[Given exercise] Locate the line bearing "Write part 3" in the material below, then reproduce it and each following line up to and including the line bearing "return without(block, [bore, pocket]".

[Exercise data]
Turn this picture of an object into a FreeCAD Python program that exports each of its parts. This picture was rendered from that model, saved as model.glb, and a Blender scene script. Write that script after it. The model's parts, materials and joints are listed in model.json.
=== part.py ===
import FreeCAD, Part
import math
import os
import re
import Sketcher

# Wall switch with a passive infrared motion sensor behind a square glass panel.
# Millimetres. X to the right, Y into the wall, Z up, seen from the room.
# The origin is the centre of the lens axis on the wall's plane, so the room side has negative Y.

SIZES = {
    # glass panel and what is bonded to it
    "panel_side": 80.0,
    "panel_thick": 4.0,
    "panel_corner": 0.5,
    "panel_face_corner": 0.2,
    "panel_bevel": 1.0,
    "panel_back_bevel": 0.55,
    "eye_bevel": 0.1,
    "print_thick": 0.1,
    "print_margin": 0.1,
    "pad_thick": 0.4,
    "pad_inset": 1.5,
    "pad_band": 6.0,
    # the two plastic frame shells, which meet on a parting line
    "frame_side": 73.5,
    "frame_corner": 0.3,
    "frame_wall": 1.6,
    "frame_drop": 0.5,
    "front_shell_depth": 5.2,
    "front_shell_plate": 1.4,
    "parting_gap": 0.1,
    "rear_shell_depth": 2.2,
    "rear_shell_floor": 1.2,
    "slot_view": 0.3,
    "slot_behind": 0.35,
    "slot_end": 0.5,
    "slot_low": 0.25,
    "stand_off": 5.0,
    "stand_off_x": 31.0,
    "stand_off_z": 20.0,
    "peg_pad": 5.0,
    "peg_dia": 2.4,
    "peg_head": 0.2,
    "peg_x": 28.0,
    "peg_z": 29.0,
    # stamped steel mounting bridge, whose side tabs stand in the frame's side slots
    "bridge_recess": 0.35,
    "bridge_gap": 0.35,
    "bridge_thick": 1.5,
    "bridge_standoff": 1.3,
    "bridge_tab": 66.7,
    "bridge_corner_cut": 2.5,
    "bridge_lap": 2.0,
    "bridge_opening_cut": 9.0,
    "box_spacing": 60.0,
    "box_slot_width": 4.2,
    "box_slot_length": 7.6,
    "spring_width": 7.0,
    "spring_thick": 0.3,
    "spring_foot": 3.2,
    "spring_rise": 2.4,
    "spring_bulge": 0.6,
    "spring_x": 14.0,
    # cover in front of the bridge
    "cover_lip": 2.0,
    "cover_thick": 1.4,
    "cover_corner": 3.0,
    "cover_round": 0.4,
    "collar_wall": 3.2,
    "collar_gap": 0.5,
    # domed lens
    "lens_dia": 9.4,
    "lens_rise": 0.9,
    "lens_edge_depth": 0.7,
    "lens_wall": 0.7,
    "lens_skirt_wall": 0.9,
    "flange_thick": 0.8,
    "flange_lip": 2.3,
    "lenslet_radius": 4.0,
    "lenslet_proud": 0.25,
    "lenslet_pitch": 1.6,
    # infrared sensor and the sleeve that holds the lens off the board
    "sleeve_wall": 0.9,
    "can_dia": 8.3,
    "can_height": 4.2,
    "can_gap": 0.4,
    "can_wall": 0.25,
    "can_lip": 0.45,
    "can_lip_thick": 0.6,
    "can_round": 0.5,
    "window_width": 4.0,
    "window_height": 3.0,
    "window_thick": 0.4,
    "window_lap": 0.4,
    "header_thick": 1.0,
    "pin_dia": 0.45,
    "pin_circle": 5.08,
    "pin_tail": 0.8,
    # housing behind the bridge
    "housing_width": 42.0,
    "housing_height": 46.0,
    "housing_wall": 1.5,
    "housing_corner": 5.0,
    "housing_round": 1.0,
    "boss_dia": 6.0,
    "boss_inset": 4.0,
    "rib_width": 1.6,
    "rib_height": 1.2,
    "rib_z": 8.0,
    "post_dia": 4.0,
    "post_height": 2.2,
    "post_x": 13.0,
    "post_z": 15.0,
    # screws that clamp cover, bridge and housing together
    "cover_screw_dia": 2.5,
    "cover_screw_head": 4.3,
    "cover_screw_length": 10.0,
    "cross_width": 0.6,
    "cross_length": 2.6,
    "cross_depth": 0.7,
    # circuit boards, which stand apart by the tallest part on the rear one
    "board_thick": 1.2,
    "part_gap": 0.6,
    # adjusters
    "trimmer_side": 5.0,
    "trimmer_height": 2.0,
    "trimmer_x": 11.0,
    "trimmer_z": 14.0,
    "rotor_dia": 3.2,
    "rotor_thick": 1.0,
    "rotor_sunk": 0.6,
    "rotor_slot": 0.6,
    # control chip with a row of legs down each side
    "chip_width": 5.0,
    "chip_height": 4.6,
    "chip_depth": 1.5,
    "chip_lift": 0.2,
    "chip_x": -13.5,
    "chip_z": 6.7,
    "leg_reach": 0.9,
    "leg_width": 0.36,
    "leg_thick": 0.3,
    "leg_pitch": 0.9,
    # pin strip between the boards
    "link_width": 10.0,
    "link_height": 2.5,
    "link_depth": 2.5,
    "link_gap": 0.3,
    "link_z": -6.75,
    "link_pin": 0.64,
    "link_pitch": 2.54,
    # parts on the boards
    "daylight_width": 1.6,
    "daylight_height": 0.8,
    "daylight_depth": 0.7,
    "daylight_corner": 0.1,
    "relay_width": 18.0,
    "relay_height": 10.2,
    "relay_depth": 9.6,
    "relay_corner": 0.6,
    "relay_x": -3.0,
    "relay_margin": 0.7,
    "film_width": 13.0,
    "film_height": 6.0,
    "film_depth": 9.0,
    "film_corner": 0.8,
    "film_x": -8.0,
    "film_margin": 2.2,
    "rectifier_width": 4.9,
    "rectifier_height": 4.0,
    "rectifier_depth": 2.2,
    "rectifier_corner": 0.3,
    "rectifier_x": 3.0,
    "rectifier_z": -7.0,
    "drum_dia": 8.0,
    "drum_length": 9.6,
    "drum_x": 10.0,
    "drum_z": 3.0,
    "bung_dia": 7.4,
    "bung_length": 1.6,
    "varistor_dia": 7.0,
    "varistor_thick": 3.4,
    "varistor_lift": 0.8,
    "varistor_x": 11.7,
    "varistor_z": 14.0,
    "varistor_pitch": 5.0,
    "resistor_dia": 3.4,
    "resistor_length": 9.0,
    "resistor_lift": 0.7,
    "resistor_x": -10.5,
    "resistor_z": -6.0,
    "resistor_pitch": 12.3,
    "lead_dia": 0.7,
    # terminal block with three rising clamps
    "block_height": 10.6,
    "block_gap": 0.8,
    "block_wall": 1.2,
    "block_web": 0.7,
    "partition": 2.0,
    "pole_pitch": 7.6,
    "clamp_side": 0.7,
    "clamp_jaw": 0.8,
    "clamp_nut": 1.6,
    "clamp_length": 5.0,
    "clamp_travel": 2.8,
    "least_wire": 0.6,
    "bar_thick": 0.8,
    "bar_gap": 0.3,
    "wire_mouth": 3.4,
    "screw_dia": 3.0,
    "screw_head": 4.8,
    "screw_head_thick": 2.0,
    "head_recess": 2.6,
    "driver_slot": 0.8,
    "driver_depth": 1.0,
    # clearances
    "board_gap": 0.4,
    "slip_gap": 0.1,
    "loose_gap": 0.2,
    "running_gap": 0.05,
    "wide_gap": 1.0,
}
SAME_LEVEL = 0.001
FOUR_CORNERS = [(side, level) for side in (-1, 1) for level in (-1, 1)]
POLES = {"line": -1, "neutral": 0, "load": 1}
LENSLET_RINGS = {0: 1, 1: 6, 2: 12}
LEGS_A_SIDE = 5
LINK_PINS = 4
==
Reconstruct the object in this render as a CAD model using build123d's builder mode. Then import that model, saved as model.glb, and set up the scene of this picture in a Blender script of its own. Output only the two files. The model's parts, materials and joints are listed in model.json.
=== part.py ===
--
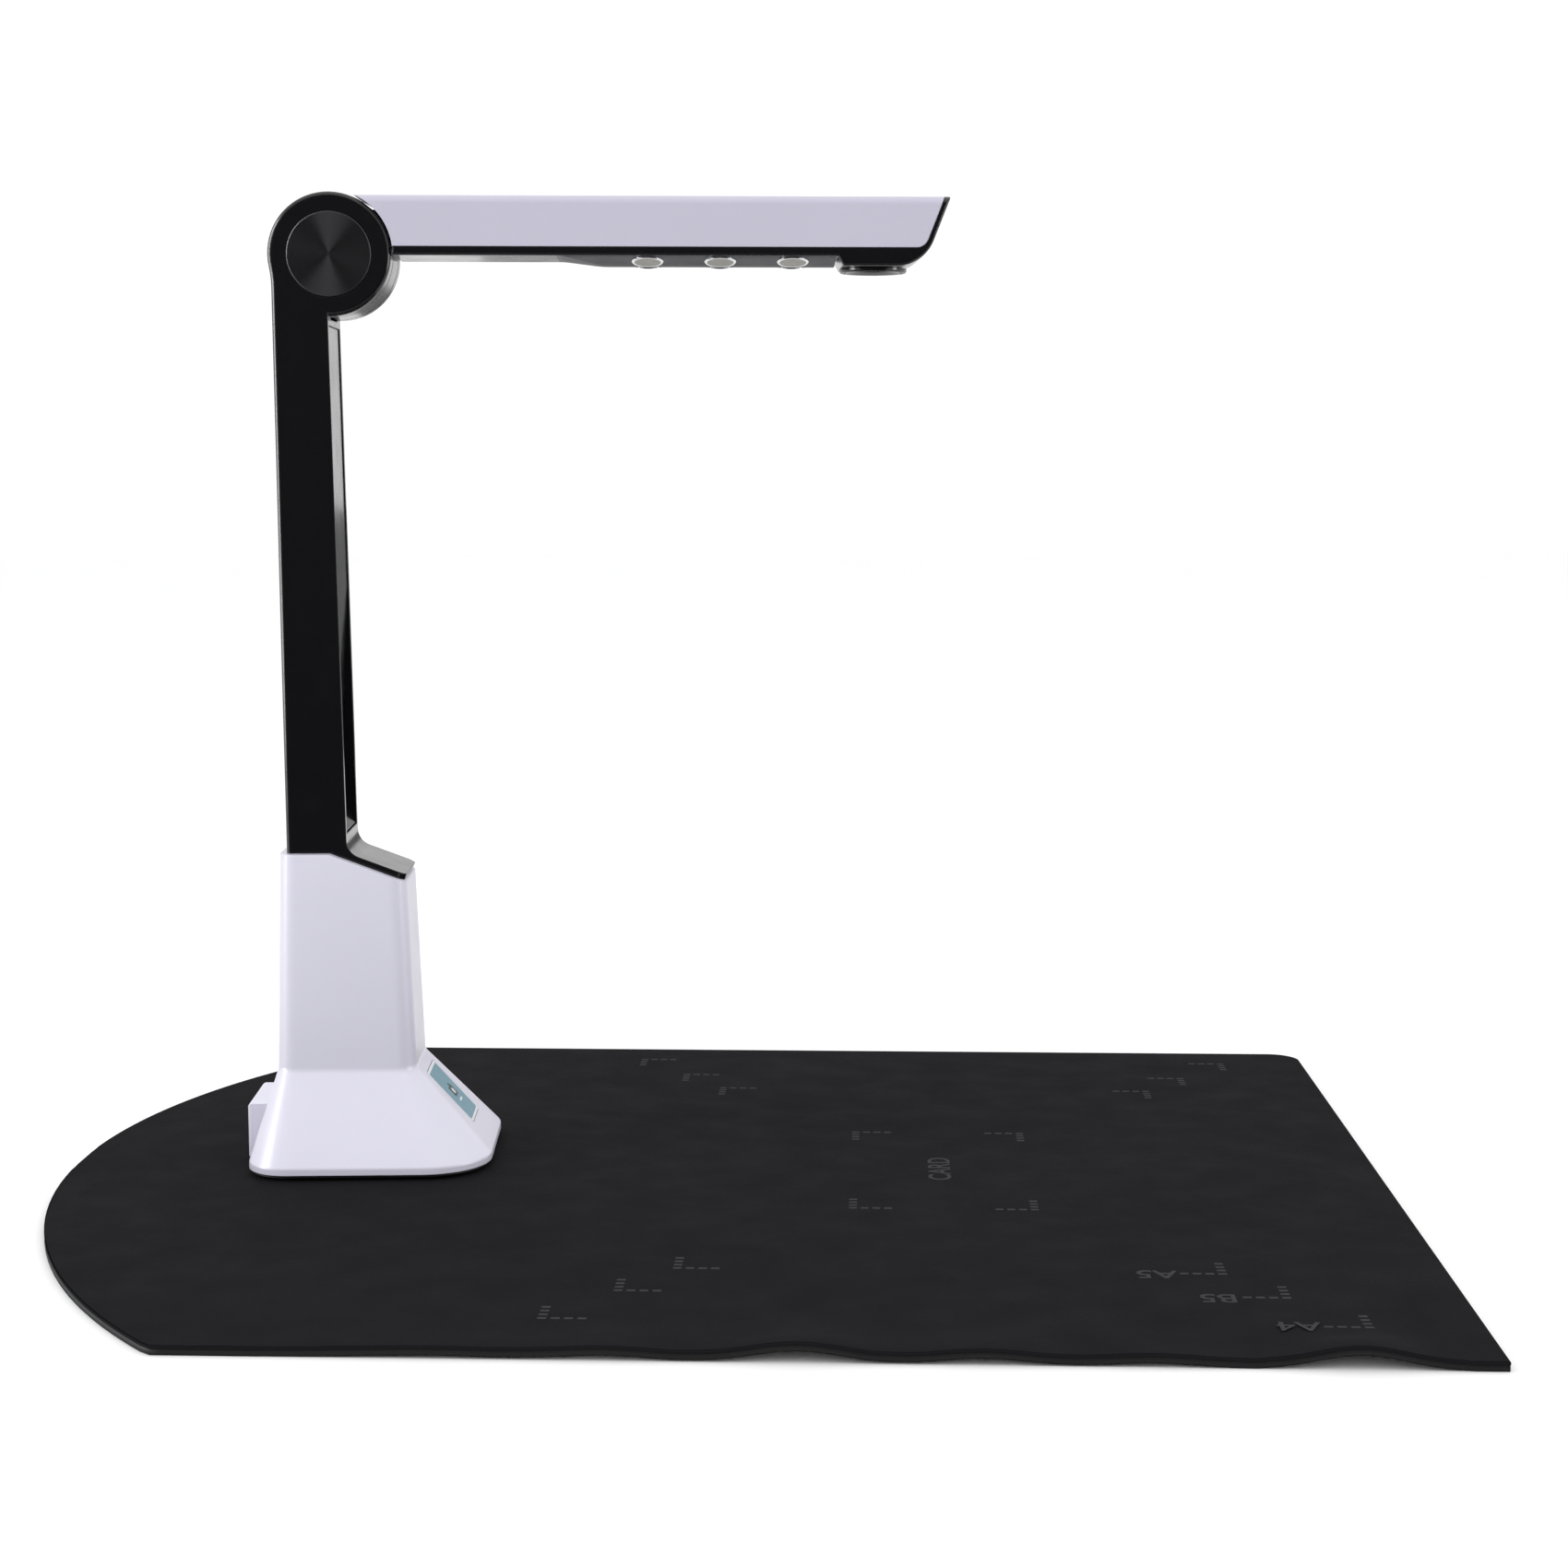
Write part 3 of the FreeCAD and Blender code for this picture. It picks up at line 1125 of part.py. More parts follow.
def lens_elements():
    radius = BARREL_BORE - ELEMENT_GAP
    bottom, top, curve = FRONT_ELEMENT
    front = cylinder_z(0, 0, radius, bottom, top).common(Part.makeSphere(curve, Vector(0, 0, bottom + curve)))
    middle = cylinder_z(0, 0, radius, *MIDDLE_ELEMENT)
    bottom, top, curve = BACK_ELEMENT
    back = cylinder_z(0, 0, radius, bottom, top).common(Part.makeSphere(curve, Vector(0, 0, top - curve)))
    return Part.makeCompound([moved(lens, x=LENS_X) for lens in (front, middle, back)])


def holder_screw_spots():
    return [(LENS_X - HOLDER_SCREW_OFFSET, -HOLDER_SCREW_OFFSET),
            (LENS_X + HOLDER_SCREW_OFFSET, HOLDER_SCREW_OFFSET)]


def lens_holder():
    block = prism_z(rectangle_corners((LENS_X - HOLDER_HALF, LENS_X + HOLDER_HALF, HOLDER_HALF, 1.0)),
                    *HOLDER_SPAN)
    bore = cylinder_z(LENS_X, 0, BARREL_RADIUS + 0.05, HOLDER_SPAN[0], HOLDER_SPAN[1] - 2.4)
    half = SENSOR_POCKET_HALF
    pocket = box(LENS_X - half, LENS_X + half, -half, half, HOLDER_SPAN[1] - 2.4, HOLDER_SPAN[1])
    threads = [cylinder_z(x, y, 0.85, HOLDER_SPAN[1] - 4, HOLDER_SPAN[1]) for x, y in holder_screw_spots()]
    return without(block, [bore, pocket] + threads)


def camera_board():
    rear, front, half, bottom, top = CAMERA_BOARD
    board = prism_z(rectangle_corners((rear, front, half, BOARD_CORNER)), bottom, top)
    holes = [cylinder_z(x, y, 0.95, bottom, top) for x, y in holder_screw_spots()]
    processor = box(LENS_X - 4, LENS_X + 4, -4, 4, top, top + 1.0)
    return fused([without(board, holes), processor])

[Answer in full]
Write part 3 of the FreeCAD and Blender code for this picture. It picks up at line 1125 of part.py. More parts follow.
def lens_elements():
    radius = BARREL_BORE - ELEMENT_GAP
    bottom, top, curve = FRONT_ELEMENT
    front = cylinder_z(0, 0, radius, bottom, top).common(Part.makeSphere(curve, Vector(0, 0, bottom + curve)))
    middle = cylinder_z(0, 0, radius, *MIDDLE_ELEMENT)
    bottom, top, curve = BACK_ELEMENT
    back = cylinder_z(0, 0, radius, bottom, top).common(Part.makeSphere(curve, Vector(0, 0, top - curve)))
    return Part.makeCompound([moved(lens, x=LENS_X) for lens in (front, middle, back)])


def holder_screw_spots():
    return [(LENS_X - HOLDER_SCREW_OFFSET, -HOLDER_SCREW_OFFSET),
            (LENS_X + HOLDER_SCREW_OFFSET, HOLDER_SCREW_OFFSET)]


def lens_holder():
    block = prism_z(rectangle_corners((LENS_X - HOLDER_HALF, LENS_X + HOLDER_HALF, HOLDER_HALF, 1.0)),
                    *HOLDER_SPAN)
    bore = cylinder_z(LENS_X, 0, BARREL_RADIUS + 0.05, HOLDER_SPAN[0], HOLDER_SPAN[1] - 2.4)
    half = SENSOR_POCKET_HALF
    pocket = box(LENS_X - half, LENS_X + half, -half, half, HOLDER_SPAN[1] - 2.4, HOLDER_SPAN[1])
    threads = [cylinder_z(x, y, 0.85, HOLDER_SPAN[1] - 4, HOLDER_SPAN[1]) for x, y in holder_screw_spots()]
    return without(block, [bore, pocket] + threads)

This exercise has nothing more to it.